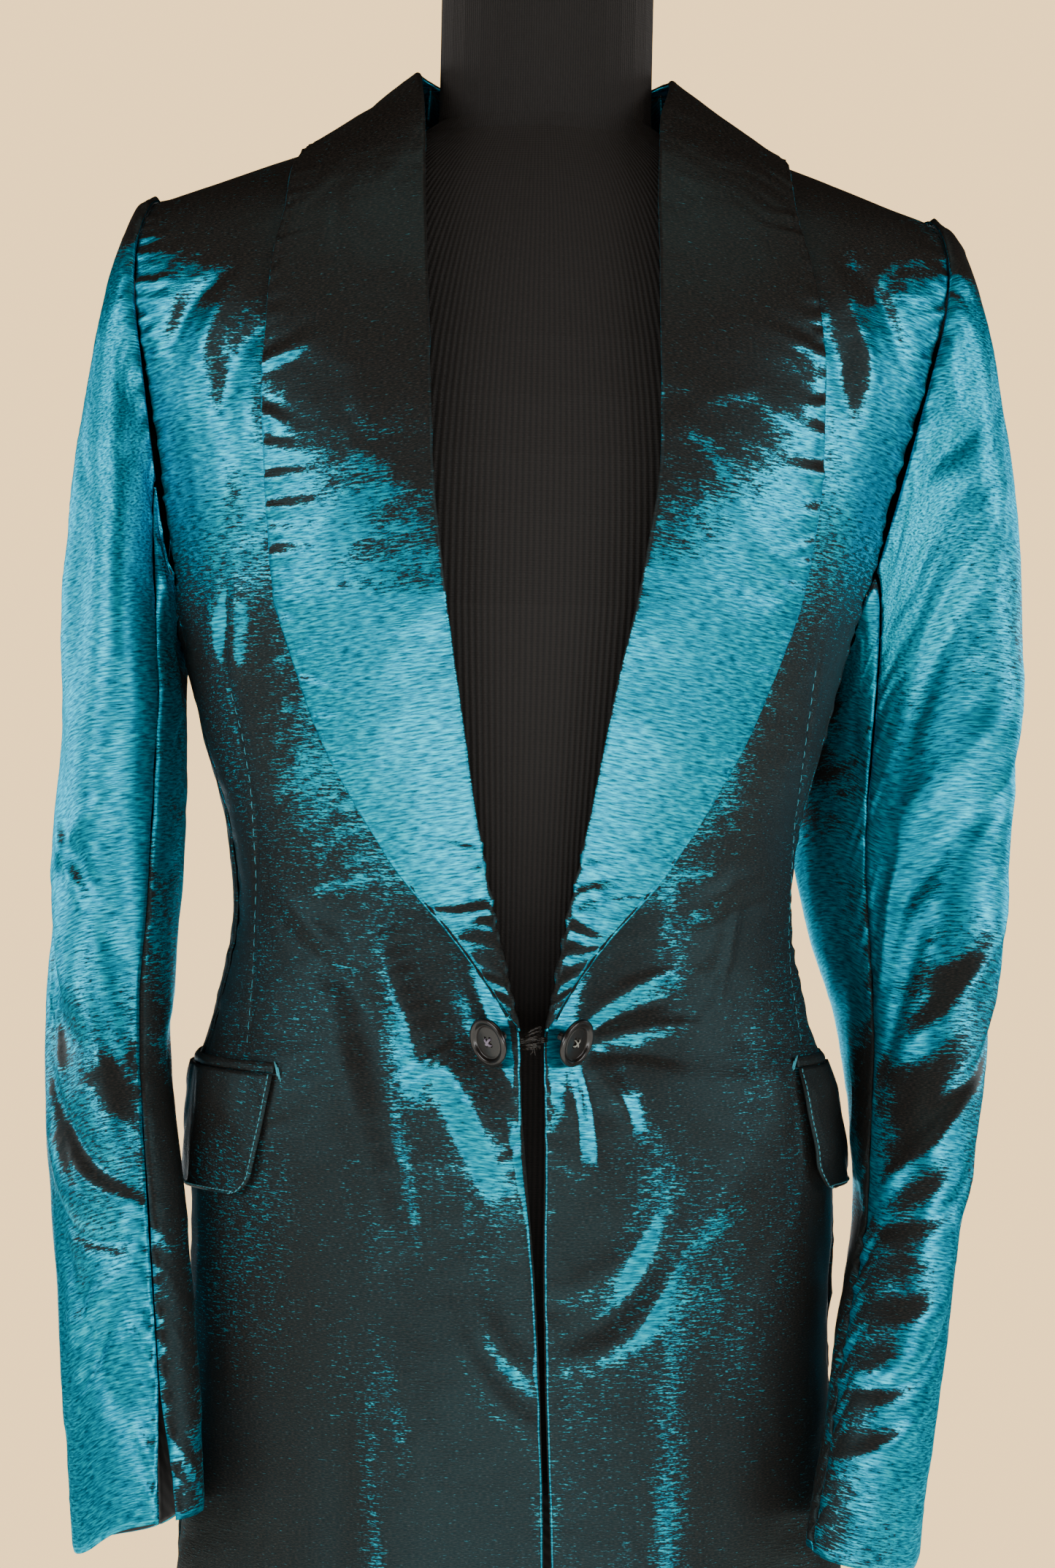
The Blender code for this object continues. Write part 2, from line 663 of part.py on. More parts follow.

...

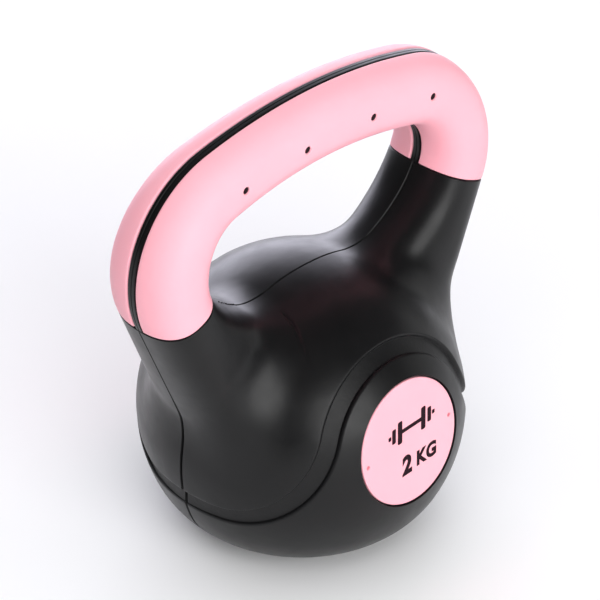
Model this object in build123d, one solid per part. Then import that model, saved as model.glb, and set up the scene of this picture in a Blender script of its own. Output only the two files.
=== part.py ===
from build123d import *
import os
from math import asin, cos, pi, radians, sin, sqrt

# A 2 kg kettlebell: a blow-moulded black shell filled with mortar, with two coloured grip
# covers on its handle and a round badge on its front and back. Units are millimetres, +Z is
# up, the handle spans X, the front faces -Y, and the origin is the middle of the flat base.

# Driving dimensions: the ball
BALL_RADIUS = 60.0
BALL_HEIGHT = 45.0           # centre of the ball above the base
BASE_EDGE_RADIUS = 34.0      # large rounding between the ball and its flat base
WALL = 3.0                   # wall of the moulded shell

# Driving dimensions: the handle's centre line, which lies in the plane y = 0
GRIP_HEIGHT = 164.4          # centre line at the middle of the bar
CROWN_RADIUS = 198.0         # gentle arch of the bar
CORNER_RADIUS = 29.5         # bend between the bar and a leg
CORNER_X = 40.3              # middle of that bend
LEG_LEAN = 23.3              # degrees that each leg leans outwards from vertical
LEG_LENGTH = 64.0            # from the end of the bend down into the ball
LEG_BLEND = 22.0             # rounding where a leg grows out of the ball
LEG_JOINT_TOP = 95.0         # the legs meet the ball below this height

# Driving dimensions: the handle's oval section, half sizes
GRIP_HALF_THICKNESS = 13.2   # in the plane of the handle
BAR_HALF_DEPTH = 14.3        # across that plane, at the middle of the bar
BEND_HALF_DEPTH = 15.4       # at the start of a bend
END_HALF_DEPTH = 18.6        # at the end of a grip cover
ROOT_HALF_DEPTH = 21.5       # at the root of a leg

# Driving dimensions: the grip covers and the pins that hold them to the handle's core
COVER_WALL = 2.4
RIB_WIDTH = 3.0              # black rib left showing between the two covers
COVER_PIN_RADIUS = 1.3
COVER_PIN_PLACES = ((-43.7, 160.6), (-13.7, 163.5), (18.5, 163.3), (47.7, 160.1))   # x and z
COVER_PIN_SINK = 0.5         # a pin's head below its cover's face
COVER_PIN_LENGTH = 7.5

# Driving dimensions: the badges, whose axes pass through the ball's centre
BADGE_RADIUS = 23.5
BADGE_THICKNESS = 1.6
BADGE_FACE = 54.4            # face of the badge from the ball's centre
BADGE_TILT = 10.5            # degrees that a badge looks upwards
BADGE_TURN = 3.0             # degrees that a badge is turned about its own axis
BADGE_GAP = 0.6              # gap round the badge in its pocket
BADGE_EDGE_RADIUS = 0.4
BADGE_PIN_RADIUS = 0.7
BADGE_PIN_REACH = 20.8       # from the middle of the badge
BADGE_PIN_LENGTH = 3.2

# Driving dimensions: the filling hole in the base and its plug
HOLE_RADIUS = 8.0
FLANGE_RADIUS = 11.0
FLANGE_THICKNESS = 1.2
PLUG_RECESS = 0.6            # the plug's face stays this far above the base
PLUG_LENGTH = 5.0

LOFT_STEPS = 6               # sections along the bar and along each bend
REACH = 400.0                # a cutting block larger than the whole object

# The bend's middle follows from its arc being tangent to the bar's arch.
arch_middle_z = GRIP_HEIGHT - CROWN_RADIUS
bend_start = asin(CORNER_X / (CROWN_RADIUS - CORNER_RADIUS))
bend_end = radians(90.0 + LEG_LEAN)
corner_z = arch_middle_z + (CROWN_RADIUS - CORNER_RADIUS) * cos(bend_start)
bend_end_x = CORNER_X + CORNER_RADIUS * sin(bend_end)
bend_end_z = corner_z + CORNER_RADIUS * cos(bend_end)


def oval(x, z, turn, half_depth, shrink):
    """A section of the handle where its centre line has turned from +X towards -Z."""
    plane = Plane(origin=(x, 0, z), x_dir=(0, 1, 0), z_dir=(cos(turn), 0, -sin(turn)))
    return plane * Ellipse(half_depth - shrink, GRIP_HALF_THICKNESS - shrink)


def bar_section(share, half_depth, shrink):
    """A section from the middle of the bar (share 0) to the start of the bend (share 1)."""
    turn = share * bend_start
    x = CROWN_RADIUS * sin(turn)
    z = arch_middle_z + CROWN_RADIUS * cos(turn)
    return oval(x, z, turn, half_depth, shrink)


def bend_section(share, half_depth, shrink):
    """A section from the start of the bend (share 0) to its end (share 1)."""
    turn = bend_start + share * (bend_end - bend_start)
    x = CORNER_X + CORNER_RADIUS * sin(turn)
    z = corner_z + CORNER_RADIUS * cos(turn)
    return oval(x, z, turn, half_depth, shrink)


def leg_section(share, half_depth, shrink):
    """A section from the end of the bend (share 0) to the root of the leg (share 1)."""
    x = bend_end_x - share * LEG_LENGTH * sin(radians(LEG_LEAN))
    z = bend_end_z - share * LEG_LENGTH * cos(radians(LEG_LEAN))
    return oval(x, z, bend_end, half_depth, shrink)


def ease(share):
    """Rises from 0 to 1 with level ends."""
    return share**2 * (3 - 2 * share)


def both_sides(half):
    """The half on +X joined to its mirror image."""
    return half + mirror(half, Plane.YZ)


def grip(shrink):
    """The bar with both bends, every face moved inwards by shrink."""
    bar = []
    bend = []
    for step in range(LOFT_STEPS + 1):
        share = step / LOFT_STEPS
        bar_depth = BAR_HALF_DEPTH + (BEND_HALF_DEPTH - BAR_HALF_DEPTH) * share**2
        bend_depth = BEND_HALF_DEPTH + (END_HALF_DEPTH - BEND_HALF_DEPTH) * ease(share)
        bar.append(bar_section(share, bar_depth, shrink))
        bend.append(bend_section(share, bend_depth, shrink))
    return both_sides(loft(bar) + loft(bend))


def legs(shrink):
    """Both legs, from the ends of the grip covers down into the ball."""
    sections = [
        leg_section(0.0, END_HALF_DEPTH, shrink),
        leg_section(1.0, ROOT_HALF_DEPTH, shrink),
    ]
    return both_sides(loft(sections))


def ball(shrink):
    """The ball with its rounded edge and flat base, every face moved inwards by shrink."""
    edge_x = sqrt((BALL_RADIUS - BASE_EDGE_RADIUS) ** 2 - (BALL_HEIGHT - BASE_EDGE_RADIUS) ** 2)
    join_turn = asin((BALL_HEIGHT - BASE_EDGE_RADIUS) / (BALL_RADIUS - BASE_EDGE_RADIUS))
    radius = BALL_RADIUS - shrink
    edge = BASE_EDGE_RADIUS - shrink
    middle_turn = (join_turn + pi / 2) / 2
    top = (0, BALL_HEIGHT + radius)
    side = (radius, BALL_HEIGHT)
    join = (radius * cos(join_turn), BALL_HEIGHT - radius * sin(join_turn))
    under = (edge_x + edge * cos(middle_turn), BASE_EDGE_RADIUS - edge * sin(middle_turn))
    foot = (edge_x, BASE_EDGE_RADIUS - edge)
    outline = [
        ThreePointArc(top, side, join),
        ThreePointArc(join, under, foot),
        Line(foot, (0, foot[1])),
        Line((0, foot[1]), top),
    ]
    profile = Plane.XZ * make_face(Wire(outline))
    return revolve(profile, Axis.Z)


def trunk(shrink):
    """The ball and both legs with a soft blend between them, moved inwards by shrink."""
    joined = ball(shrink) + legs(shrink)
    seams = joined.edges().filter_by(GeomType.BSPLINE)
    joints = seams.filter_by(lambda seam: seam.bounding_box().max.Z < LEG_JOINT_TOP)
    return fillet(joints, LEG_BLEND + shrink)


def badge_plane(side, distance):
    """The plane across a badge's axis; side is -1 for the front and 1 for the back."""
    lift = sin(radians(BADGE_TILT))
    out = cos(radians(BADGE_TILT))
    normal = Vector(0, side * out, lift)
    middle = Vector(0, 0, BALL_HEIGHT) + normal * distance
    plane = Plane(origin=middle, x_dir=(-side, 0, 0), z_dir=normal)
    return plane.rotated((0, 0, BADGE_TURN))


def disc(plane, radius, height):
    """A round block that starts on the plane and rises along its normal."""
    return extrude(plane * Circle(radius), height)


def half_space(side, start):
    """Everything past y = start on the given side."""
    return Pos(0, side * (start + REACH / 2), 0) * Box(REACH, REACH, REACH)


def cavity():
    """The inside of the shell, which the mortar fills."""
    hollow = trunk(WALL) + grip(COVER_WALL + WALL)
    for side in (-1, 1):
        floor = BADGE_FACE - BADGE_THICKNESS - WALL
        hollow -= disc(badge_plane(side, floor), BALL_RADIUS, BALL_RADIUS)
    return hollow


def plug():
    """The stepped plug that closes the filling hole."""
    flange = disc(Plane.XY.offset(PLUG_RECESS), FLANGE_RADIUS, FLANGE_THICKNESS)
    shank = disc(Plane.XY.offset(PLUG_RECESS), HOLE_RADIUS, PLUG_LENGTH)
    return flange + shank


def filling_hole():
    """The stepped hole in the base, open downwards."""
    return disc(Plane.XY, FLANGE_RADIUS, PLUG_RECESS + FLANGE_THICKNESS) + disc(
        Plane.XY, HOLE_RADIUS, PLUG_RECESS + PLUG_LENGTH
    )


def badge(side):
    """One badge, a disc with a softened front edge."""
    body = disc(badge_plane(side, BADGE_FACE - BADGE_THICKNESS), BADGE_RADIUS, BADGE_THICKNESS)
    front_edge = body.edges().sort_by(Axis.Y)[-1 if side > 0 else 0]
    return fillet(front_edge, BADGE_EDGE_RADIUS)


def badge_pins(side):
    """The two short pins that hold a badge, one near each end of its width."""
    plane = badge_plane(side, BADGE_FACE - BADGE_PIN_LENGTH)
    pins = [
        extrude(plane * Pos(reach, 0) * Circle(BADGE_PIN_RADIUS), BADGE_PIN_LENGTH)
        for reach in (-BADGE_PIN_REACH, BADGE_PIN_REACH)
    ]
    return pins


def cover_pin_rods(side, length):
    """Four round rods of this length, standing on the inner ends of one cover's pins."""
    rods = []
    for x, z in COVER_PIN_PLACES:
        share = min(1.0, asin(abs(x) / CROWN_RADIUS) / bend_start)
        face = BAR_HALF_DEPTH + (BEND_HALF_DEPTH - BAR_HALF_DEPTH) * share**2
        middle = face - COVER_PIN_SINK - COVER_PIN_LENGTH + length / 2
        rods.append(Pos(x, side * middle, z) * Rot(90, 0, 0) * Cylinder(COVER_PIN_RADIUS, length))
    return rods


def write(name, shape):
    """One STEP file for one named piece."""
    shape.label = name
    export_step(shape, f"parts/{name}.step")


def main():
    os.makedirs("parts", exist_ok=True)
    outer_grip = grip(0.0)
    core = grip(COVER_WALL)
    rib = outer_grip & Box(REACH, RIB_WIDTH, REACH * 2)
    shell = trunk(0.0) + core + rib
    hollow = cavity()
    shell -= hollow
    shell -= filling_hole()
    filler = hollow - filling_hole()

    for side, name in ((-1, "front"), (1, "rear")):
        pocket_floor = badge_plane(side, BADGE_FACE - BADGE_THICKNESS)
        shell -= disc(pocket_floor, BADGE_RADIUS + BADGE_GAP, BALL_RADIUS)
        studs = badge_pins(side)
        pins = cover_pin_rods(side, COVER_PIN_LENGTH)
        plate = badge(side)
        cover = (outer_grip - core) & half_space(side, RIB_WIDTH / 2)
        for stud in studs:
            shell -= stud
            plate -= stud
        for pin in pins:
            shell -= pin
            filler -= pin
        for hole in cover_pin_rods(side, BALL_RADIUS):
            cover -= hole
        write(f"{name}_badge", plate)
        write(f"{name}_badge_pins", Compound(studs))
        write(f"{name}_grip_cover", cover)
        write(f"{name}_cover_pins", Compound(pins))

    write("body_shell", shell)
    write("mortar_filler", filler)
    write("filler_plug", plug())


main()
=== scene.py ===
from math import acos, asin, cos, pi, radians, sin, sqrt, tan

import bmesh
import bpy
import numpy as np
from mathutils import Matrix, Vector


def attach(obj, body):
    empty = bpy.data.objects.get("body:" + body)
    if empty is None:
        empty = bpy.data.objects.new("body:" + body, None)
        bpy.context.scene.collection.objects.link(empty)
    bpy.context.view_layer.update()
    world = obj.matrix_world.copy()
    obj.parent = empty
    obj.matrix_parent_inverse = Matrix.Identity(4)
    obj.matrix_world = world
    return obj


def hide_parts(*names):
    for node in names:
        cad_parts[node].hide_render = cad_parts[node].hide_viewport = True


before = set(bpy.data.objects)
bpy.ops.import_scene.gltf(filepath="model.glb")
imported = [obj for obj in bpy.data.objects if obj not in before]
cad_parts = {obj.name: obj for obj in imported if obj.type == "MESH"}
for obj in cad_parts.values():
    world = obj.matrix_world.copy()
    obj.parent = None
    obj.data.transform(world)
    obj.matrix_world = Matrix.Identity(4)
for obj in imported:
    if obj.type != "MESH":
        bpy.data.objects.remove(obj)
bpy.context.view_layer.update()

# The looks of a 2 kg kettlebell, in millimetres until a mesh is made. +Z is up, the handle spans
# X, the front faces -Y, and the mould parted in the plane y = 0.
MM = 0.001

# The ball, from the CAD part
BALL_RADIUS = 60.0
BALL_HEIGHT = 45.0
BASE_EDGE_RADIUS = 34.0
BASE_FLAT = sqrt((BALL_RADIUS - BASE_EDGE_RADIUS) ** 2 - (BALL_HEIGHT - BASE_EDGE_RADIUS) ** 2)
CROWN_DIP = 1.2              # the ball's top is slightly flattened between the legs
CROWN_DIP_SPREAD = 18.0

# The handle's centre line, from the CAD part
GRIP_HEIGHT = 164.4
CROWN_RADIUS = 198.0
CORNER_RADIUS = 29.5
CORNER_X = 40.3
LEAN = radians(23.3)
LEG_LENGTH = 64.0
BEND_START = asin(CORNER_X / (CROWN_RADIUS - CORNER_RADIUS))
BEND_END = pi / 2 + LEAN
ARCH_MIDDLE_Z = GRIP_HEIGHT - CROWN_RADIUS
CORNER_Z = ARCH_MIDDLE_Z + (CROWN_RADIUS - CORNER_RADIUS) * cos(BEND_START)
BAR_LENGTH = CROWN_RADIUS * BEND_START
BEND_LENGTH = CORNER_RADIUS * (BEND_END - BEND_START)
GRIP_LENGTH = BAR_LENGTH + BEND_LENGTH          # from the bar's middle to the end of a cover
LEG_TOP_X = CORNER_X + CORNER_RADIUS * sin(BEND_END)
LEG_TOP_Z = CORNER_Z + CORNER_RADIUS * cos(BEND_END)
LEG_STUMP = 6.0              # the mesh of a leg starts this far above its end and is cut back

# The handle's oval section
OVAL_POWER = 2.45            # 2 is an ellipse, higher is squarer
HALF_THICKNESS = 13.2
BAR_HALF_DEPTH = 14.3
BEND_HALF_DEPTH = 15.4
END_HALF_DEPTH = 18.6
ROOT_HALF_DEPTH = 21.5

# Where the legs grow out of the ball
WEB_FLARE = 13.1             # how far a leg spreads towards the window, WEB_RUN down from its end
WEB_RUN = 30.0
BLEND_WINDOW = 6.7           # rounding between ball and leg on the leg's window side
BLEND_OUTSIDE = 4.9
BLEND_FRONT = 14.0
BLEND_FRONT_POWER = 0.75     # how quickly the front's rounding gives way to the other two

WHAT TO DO
Begin with the line containing "bpy.context.scene.collection.objects.link(empty)" and end with the line containing "CROWN_DIP_SPREAD = 18.0"; repeat every line from start to finish exactly, and nothing outside them.

IN RESPONSE
        bpy.context.scene.collection.objects.link(empty)
    bpy.context.view_layer.update()
    world = obj.matrix_world.copy()
    obj.parent = empty
    obj.matrix_parent_inverse = Matrix.Identity(4)
    obj.matrix_world = world
    return obj


def hide_parts(*names):
    for node in names:
        cad_parts[node].hide_render = cad_parts[node].hide_viewport = True


before = set(bpy.data.objects)
bpy.ops.import_scene.gltf(filepath="model.glb")
imported = [obj for obj in bpy.data.objects if obj not in before]
cad_parts = {obj.name: obj for obj in imported if obj.type == "MESH"}
for obj in cad_parts.values():
    world = obj.matrix_world.copy()
    obj.parent = None
    obj.data.transform(world)
    obj.matrix_world = Matrix.Identity(4)
for obj in imported:
    if obj.type != "MESH":
        bpy.data.objects.remove(obj)
bpy.context.view_layer.update()

# The looks of a 2 kg kettlebell, in millimetres until a mesh is made. +Z is up, the handle spans
# X, the front faces -Y, and the mould parted in the plane y = 0.
MM = 0.001

# The ball, from the CAD part
BALL_RADIUS = 60.0
BALL_HEIGHT = 45.0
BASE_EDGE_RADIUS = 34.0
BASE_FLAT = sqrt((BALL_RADIUS - BASE_EDGE_RADIUS) ** 2 - (BALL_HEIGHT - BASE_EDGE_RADIUS) ** 2)
CROWN_DIP = 1.2              # the ball's top is slightly flattened between the legs
CROWN_DIP_SPREAD = 18.0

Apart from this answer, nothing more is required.